* [What to work on]
Print the listing below exactly.

════════════════

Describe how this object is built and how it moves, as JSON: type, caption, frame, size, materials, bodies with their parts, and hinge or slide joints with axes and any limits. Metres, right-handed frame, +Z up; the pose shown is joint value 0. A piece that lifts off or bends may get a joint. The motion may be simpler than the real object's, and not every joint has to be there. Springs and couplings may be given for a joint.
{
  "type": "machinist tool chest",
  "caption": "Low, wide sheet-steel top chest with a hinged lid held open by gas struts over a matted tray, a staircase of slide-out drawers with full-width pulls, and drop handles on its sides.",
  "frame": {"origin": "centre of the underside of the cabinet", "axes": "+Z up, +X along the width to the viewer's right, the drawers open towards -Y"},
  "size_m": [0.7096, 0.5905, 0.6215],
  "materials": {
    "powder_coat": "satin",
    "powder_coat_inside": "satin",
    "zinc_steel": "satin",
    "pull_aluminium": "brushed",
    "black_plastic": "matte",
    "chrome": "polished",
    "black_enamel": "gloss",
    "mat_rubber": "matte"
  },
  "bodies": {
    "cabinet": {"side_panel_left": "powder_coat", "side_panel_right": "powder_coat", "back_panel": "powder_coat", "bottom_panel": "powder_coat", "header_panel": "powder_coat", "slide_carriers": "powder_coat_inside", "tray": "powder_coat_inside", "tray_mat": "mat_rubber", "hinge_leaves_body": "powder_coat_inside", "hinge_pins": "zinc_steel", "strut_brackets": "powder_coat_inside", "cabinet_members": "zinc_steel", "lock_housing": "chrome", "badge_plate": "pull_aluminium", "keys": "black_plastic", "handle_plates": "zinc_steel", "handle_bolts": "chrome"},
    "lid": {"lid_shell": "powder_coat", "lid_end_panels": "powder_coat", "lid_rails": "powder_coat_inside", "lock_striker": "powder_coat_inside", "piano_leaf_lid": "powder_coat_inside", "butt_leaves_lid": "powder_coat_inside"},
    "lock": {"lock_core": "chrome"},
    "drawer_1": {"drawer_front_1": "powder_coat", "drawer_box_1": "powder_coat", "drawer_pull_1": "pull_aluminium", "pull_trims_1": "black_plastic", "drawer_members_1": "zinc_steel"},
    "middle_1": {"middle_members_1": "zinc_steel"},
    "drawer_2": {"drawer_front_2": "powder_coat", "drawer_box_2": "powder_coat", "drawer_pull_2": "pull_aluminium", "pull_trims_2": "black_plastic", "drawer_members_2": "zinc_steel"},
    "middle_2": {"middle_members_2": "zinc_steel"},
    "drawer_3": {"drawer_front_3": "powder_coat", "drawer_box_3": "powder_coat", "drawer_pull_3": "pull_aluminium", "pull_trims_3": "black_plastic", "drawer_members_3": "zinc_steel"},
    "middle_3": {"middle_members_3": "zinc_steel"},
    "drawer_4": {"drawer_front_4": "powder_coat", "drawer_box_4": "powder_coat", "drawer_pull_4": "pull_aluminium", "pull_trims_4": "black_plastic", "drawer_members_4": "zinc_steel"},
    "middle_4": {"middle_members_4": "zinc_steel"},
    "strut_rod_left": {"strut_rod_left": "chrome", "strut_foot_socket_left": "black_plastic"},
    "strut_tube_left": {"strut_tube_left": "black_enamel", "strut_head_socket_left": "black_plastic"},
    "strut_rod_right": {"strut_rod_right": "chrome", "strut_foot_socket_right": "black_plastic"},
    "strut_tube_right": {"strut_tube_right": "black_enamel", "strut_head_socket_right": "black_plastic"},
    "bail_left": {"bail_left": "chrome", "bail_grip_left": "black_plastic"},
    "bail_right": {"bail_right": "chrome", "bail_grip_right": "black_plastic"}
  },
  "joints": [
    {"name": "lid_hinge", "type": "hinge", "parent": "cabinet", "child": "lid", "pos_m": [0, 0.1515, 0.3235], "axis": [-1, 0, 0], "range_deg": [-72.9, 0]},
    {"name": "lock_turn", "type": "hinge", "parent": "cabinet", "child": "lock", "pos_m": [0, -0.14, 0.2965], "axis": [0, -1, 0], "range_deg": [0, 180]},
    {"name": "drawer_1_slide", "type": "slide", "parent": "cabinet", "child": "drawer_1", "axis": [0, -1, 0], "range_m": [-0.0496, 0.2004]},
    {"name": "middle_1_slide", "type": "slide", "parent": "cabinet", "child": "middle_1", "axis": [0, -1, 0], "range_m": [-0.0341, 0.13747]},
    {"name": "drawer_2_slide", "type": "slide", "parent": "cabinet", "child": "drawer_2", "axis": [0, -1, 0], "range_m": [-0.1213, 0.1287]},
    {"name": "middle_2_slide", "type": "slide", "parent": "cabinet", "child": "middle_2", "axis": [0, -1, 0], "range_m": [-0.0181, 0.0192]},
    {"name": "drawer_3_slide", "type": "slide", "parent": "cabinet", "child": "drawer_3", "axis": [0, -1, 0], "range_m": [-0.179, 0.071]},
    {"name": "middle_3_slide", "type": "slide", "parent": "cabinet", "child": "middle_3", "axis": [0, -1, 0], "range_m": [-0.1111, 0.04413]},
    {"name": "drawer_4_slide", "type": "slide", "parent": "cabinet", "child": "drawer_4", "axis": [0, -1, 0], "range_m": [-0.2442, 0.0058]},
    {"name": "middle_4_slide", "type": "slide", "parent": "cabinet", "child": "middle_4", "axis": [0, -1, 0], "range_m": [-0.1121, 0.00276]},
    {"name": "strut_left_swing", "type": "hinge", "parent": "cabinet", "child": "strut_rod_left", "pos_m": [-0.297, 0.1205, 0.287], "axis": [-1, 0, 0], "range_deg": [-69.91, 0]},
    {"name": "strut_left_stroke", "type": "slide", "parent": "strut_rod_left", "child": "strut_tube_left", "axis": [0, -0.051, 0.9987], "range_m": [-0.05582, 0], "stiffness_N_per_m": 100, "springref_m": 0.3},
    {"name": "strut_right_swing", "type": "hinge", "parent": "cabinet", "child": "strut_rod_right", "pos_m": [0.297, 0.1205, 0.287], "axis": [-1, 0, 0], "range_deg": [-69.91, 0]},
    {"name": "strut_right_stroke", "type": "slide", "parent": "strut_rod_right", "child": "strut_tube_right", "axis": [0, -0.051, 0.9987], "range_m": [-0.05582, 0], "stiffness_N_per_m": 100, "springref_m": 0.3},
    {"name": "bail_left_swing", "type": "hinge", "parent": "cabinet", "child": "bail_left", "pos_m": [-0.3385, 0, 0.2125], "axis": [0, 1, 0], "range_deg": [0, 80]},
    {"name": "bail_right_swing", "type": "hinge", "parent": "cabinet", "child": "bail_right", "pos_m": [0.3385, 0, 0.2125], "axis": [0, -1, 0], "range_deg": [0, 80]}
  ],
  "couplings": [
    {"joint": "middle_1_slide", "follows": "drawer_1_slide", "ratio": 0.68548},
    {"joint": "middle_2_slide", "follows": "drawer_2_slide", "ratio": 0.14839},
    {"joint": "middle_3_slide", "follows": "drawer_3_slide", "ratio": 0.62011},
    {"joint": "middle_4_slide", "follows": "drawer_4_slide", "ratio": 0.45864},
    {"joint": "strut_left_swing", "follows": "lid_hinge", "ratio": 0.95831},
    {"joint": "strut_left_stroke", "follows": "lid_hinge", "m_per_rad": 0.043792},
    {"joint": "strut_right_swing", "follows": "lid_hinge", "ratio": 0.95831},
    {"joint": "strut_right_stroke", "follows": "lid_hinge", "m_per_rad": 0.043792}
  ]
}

════════════════

* [Task result]
Describe how this object is built and how it moves, as JSON: type, caption, frame, size, materials, bodies with their parts, and hinge or slide joints with axes and any limits. Metres, right-handed frame, +Z up; the pose shown is joint value 0. A piece that lifts off or bends may get a joint. The motion may be simpler than the real object's, and not every joint has to be there. Springs and couplings may be given for a joint.
{
  "type": "machinist tool chest",
  "caption": "Low, wide sheet-steel top chest with a hinged lid held open by gas struts over a matted tray, a staircase of slide-out drawers with full-width pulls, and drop handles on its sides.",
  "frame": {"origin": "centre of the underside of the cabinet", "axes": "+Z up, +X along the width to the viewer's right, the drawers open towards -Y"},
  "size_m": [0.7096, 0.5905, 0.6215],
  "materials": {
    "powder_coat": "satin",
    "powder_coat_inside": "satin",
    "zinc_steel": "satin",
    "pull_aluminium": "brushed",
    "black_plastic": "matte",
    "chrome": "polished",
    "black_enamel": "gloss",
    "mat_rubber": "matte"
  },
  "bodies": {
    "cabinet": {"side_panel_left": "powder_coat", "side_panel_right": "powder_coat", "back_panel": "powder_coat", "bottom_panel": "powder_coat", "header_panel": "powder_coat", "slide_carriers": "powder_coat_inside", "tray": "powder_coat_inside", "tray_mat": "mat_rubber", "hinge_leaves_body": "powder_coat_inside", "hinge_pins": "zinc_steel", "strut_brackets": "powder_coat_inside", "cabinet_members": "zinc_steel", "lock_housing": "chrome", "badge_plate": "pull_aluminium", "keys": "black_plastic", "handle_plates": "zinc_steel", "handle_bolts": "chrome"},
    "lid": {"lid_shell": "powder_coat", "lid_end_panels": "powder_coat", "lid_rails": "powder_coat_inside", "lock_striker": "powder_coat_inside", "piano_leaf_lid": "powder_coat_inside", "butt_leaves_lid": "powder_coat_inside"},
    "lock": {"lock_core": "chrome"},
    "drawer_1": {"drawer_front_1": "powder_coat", "drawer_box_1": "powder_coat", "drawer_pull_1": "pull_aluminium", "pull_trims_1": "black_plastic", "drawer_members_1": "zinc_steel"},
    "middle_1": {"middle_members_1": "zinc_steel"},
    "drawer_2": {"drawer_front_2": "powder_coat", "drawer_box_2": "powder_coat", "drawer_pull_2": "pull_aluminium", "pull_trims_2": "black_plastic", "drawer_members_2": "zinc_steel"},
    "middle_2": {"middle_members_2": "zinc_steel"},
    "drawer_3": {"drawer_front_3": "powder_coat", "drawer_box_3": "powder_coat", "drawer_pull_3": "pull_aluminium", "pull_trims_3": "black_plastic", "drawer_members_3": "zinc_steel"},
    "middle_3": {"middle_members_3": "zinc_steel"},
    "drawer_4": {"drawer_front_4": "powder_coat", "drawer_box_4": "powder_coat", "drawer_pull_4": "pull_aluminium", "pull_trims_4": "black_plastic", "drawer_members_4": "zinc_steel"},
    "middle_4": {"middle_members_4": "zinc_steel"},
    "strut_rod_left": {"strut_rod_left": "chrome", "strut_foot_socket_left": "black_plastic"},
    "strut_tube_left": {"strut_tube_left": "black_enamel", "strut_head_socket_left": "black_plastic"},
    "strut_rod_right": {"strut_rod_right": "chrome", "strut_foot_socket_right": "black_plastic"},
    "strut_tube_right": {"strut_tube_right": "black_enamel", "strut_head_socket_right": "black_plastic"},
    "bail_left": {"bail_left": "chrome", "bail_grip_left": "black_plastic"},
    "bail_right": {"bail_right": "chrome", "bail_grip_right": "black_plastic"}
  },
  "joints": [
    {"name": "lid_hinge", "type": "hinge", "parent": "cabinet", "child": "lid", "pos_m": [0, 0.1515, 0.3235], "axis": [-1, 0, 0], "range_deg": [-72.9, 0]},
    {"name": "lock_turn", "type": "hinge", "parent": "cabinet", "child": "lock", "pos_m": [0, -0.14, 0.2965], "axis": [0, -1, 0], "range_deg": [0, 180]},
    {"name": "drawer_1_slide", "type": "slide", "parent": "cabinet", "child": "drawer_1", "axis": [0, -1, 0], "range_m": [-0.0496, 0.2004]},
    {"name": "middle_1_slide", "type": "slide", "parent": "cabinet", "child": "middle_1", "axis": [0, -1, 0], "range_m": [-0.0341, 0.13747]},
    {"name": "drawer_2_slide", "type": "slide", "parent": "cabinet", "child": "drawer_2", "axis": [0, -1, 0], "range_m": [-0.1213, 0.1287]},
    {"name": "middle_2_slide", "type": "slide", "parent": "cabinet", "child": "middle_2", "axis": [0, -1, 0], "range_m": [-0.0181, 0.0192]},
    {"name": "drawer_3_slide", "type": "slide", "parent": "cabinet", "child": "drawer_3", "axis": [0, -1, 0], "range_m": [-0.179, 0.071]},
    {"name": "middle_3_slide", "type": "slide", "parent": "cabinet", "child": "middle_3", "axis": [0, -1, 0], "range_m": [-0.1111, 0.04413]},
    {"name": "drawer_4_slide", "type": "slide", "parent": "cabinet", "child": "drawer_4", "axis": [0, -1, 0], "range_m": [-0.2442, 0.0058]},
    {"name": "middle_4_slide", "type": "slide", "parent": "cabinet", "child": "middle_4", "axis": [0, -1, 0], "range_m": [-0.1121, 0.00276]},
    {"name": "strut_left_swing", "type": "hinge", "parent": "cabinet", "child": "strut_rod_left", "pos_m": [-0.297, 0.1205, 0.287], "axis": [-1, 0, 0], "range_deg": [-69.91, 0]},
    {"name": "strut_left_stroke", "type": "slide", "parent": "strut_rod_left", "child": "strut_tube_left", "axis": [0, -0.051, 0.9987], "range_m": [-0.05582, 0], "stiffness_N_per_m": 100, "springref_m": 0.3},
    {"name": "strut_right_swing", "type": "hinge", "parent": "cabinet", "child": "strut_rod_right", "pos_m": [0.297, 0.1205, 0.287], "axis": [-1, 0, 0], "range_deg": [-69.91, 0]},
    {"name": "strut_right_stroke", "type": "slide", "parent": "strut_rod_right", "child": "strut_tube_right", "axis": [0, -0.051, 0.9987], "range_m": [-0.05582, 0], "stiffness_N_per_m": 100, "springref_m": 0.3},
    {"name": "bail_left_swing", "type": "hinge", "parent": "cabinet", "child": "bail_left", "pos_m": [-0.3385, 0, 0.2125], "axis": [0, 1, 0], "range_deg": [0, 80]},
    {"name": "bail_right_swing", "type": "hinge", "parent": "cabinet", "child": "bail_right", "pos_m": [0.3385, 0, 0.2125], "axis": [0, -1, 0], "range_deg": [0, 80]}
  ],
  "couplings": [
    {"joint": "middle_1_slide", "follows": "drawer_1_slide", "ratio": 0.68548},
    {"joint": "middle_2_slide", "follows": "drawer_2_slide", "ratio": 0.14839},
    {"joint": "middle_3_slide", "follows": "drawer_3_slide", "ratio": 0.62011},
    {"joint": "middle_4_slide", "follows": "drawer_4_slide", "ratio": 0.45864},
    {"joint": "strut_left_swing", "follows": "lid_hinge", "ratio": 0.95831},
    {"joint": "strut_left_stroke", "follows": "lid_hinge", "m_per_rad": 0.043792},
    {"joint": "strut_right_swing", "follows": "lid_hinge", "ratio": 0.95831},
    {"joint": "strut_right_stroke", "follows": "lid_hinge", "m_per_rad": 0.043792}
  ]
}